In dem auf 6 bis 10 Grad kalten Raum wird den Schilderungen zufolge die durch die hart körperlich arbeitenden Mitarbeiter entstehende warme Luft abgesaugt und dann gekühlt zurück gebracht. Bislang fehle dabei aber eine Aufbereitung. Exner empfahl daher zum Schutz gegen Viren Hochleistungsfilter und UV-Bestrahlung.

Die Kosten, die im Kreis durch den massiven Corona-Ausbruch in dem Schlachthof entstanden sind, will Landrat Adenauer dem Unternehmen Tönnies in Rechnung stellen: „Herr Tönnies hat sich ja bereit erklärt, die Kosten für die Testungen zu übernehmen. Der Deckel wird mit Sicherheit größer werden“, sagte Adenauer, ohne eine Summe zu beziffern.

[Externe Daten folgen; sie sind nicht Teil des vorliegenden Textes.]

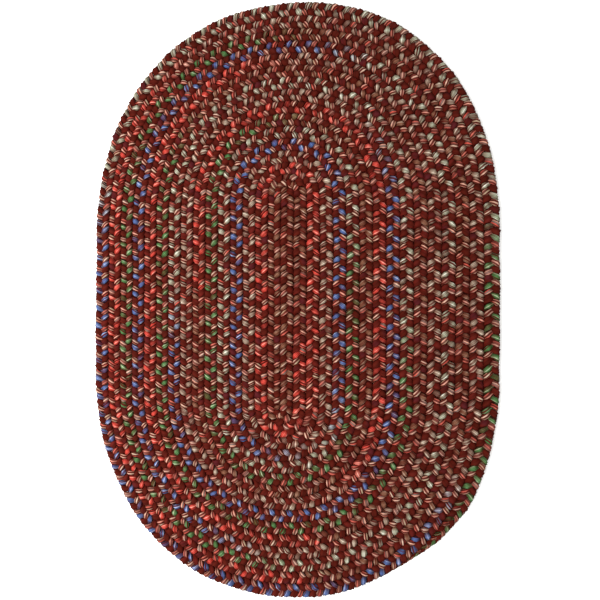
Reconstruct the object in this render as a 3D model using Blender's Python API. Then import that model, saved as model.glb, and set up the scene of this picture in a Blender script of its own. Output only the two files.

Auch eine gerichtliche Auseinandersetzung über die Kostenübernahme schloss der Landrat nicht aus.

Das Oberverwaltungsgericht für Nordrhein-Westfalen hatte am Montag die geltende regionale Corona-Schutzverordnung des Gesundheitsministeriums für den Kreis Gütersloh gekippt. Die Richter bewerteten die Regeln für den gesamten Kreis angesichts deutlich gesunkener Werte als nicht mehr verhältnismäßig.

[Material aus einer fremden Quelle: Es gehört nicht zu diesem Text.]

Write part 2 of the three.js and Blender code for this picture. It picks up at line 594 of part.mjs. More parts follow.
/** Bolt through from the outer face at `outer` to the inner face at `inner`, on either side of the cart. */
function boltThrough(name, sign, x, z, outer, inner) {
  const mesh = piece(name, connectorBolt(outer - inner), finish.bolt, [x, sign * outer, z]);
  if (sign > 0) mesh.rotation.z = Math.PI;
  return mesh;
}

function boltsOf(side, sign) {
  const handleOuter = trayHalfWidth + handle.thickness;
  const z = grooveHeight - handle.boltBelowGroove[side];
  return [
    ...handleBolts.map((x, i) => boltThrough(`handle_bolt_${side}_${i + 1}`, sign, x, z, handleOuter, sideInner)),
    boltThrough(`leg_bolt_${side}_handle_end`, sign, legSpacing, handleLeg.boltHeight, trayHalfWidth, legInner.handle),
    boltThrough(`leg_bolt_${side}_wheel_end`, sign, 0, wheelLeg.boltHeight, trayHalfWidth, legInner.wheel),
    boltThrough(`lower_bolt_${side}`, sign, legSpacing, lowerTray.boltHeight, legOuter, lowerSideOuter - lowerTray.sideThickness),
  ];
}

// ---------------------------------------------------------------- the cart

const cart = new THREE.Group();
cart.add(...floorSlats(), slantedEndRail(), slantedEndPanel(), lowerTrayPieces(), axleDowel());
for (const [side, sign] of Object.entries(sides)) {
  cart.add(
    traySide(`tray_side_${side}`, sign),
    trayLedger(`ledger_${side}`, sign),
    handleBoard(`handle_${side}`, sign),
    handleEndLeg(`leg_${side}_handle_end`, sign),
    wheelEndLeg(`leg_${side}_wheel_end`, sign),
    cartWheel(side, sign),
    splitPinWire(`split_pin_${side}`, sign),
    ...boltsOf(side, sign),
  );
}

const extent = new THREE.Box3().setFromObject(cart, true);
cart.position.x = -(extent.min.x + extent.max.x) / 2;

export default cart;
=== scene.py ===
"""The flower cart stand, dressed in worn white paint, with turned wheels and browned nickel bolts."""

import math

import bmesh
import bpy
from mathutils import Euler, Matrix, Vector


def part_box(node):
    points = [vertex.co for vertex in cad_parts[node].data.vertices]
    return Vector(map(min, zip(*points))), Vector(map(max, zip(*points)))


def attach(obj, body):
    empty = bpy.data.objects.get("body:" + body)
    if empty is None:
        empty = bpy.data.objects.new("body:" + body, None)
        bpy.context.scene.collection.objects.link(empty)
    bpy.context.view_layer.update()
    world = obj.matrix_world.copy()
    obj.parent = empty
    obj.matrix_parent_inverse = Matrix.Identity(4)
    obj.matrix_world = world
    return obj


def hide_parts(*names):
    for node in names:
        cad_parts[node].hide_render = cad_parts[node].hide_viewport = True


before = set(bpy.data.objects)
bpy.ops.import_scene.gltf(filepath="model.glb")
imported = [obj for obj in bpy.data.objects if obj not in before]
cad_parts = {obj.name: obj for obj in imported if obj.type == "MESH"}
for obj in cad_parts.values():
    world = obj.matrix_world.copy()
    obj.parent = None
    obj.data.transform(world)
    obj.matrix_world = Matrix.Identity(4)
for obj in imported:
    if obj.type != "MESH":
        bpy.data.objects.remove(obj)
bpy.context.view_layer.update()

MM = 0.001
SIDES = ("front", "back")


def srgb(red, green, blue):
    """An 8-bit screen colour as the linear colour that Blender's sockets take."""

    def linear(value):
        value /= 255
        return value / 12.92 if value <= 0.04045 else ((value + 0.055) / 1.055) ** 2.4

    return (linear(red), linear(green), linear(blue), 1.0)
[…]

Tatsächlich sank die die wichtige Zahl der Neuinfektionen pro 100.000 Einwohner im Kreisgebiet nach am Dienstag veröffentlichten Zahlen des Robert Koch-Instituts (RKI) auf 35,4. Als Grenzwert gilt der Wert 50. Am Vortag lag diese Infektions-Kennziffer noch bei 50,5 und damit knapp über der Grenze. Zum Höhepunkt des Corona-Ausbruchs bei Tönnies lag der Wert bei 270,2.

Nach Aufhebung der Einschränkungen dürfen auch die Menschen im Kreis Gütersloh nun wieder Fitnessstudios oder Kinos besuchen, im öffentlichen Raum dürfen wieder mehr als zwei Menschen unterschiedlicher Haushalte zusammentreffen. Die Kitas sollen an diesem Mittwoch wieder öffnen können.

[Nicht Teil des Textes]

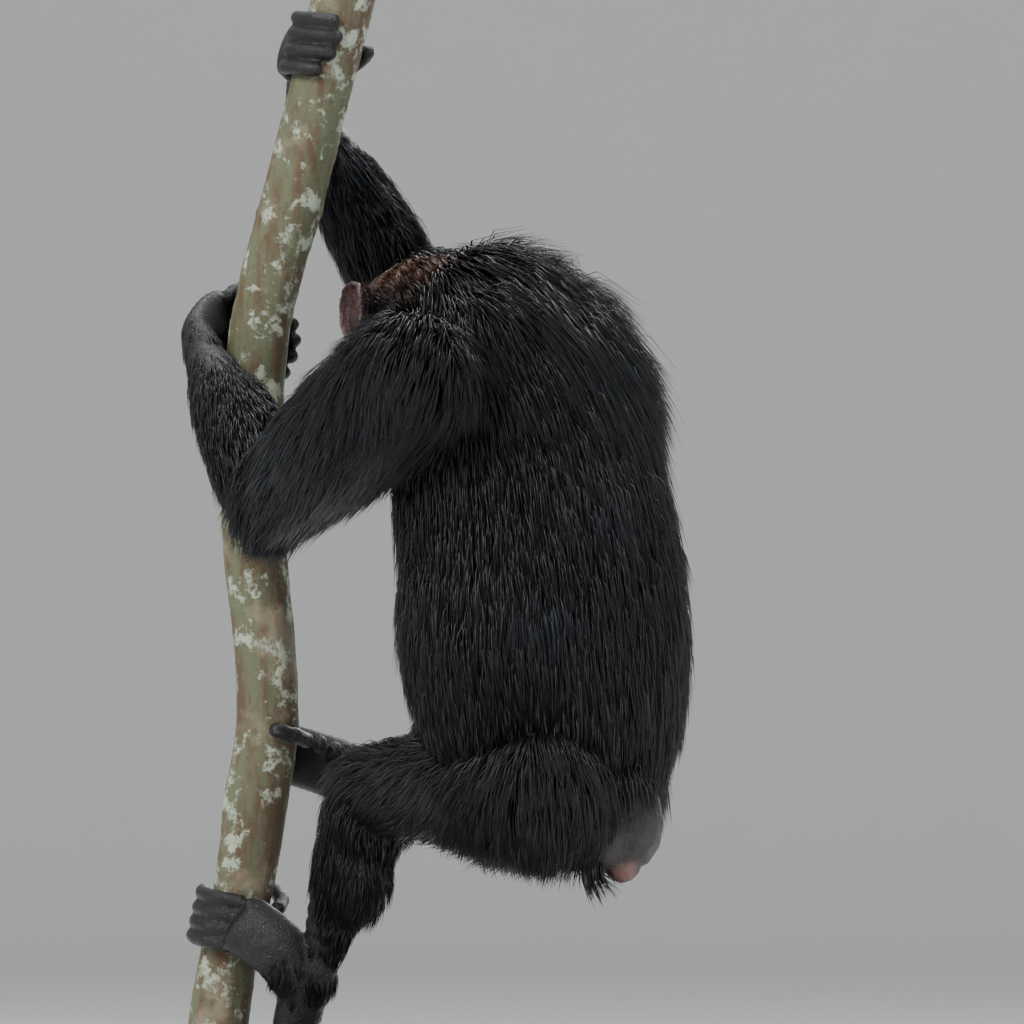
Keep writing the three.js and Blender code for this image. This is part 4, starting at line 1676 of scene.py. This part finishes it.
@dataclass
class Studio:
    """A pale round floor and wall, soft lights and the photograph's camera."""

    middle: tuple[float, float] = (0.072, 0.672)
    distance: float = 6.6
    width: float = 1.024
    plane: float = -0.10
    look_up: float = 0.045

    def build(self) -> None:
        """Sets the stage, the lights and the camera."""
        self.floor()
        self.lamp("key", (-2.4, -3.0, 3.4), 2.0, 240, (1.0, 0.98, 0.95))
        self.lamp("fill", (3.0, -2.6, 1.6), 2.6, 60, (0.93, 0.96, 1.0))
        self.lamp("top", (0.3, 0.6, 3.6), 2.0, 150, (0.96, 0.98, 1.0))
        self.lamp("back", (1.2, 3.4, 2.2), 2.4, 90, (1.0, 1.0, 1.0))
        world = bpy.data.worlds.new("studio")
        world.use_nodes = True
        world.node_tree.nodes["Background"].inputs[0].default_value = (0.93, 0.95, 0.97, 1)
        world.node_tree.nodes["Background"].inputs[1].default_value = 0.5
        bpy.context.scene.world = world
        self.camera()

    def floor(self) -> None:
        """A round bowl: a flat floor that curves up into a wall."""
        flat, curve, wall, bends = 9.0, 2.0, 5.0, 12
        profile = [(0.0, 0.0), (3.0, 0.0), (flat, 0.0)]
        for step in range(1, bends + 1):
            turn = step / bends * math.pi / 2
            profile.append((flat + curve * math.sin(turn), curve * (1 - math.cos(turn))))
        profile.append((flat + curve, wall))
        made = bmesh.new()
        corners = [made.verts.new((reach, 0, height - 0.0005)) for reach, height in profile]
        edges = [made.edges.new(pair) for pair in zip(corners, corners[1:])]
        bmesh.ops.spin(
            made, geom=[*corners, *edges], cent=(0, 0, 0), axis=(0, 0, 1), dvec=(0, 0, 0), angle=2 * math.pi,
            steps=72, use_merge=True,
        )
        bmesh.ops.remove_doubles(made, verts=made.verts, dist=0.00001)
        bmesh.ops.recalc_face_normals(made, faces=made.faces)
        bmesh.ops.reverse_faces(made, faces=made.faces)
        mesh = smooth_mesh(made, "studio_sweep")
        sheet = Sheet("pale_floor")
        tone = sheet.mix(sheet.noise(3, 3) * 0.4, (0.74, 0.75, 0.74), (0.80, 0.80, 0.79))
        mesh.materials.append(sheet.finish(tone, 0.85))
        sweep = bpy.data.objects.new("studio_sweep", mesh)
        bpy.context.scene.collection.objects.link(sweep)

    def lamp(
        self,
        name: str,
        where: tuple[float, float, float],
        size: float,
        power: float,
        tone: tuple[float, float, float],
    ) -> None:
        """A soft square lamp that looks at the middle of the animal.

        Args:
            name: The lamp's name.
            where: Where it stands, in metres.
            size: The side of its square.
            power: Its power in watts.
            tone: Its colour.
        """
        data = bpy.data.lights.new(name, "AREA")
        data.shape = "SQUARE"
        data.size = size
        data.energy = power
        data.color = tone
        lamp = bpy.data.objects.new(name, data)
        lamp.location = where
        lamp.rotation_euler = (Vector((0.0, -0.05, 0.65)) - Vector(where)).to_track_quat("-Z", "Y").to_euler()
        bpy.context.scene.collection.objects.link(lamp)

    def camera(self) -> None:
        """A long lens from the left and behind the animal, looking up a little."""
        data = bpy.data.cameras.new("portrait")
        data.sensor_width = 36
        data.sensor_height = 36
        data.sensor_fit = "HORIZONTAL"
        data.lens = 36 * self.distance / self.width
        data.clip_end = 60
        camera = bpy.data.objects.new("portrait", data)
        x, z = self.middle
        drop = self.distance * math.sin(self.look_up)
        camera.location = (x, self.plane - self.distance * math.cos(self.look_up), z - drop)
        camera.rotation_euler = (math.pi / 2 + self.look_up, 0, 0)
        bpy.context.scene.collection.objects.link(camera)
        bpy.context.scene.camera = camera


def main() -> None:
    """Builds the studio, the sapling, the stand and the animal."""
    logging.basicConfig(level=logging.INFO)
    Studio().build()
    Sapling().build()
    Stand().build()
    markings = Markings()
    skin = Hide(markings).build()
    Eyes().build()
    Nails().build()
    Coat(skin, markings).build()


if __name__ == "__main__":
    main()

Auch das Reisen wird für die Menschen aus dem Kreis Gütersloh in die meisten Regionen wieder einfacher: So ist für Urlauber mit den Reisezielen Mecklenburg-Vorpommern oder Bayern kein frisches, negatives Corona-Testergebnis mehr nötig. Das Land Niedersachsen allerdings kündigte nach Informationen der „Rheinischen Post“ an, diese Nachweis-Pflicht erst ab Montag aufzuheben.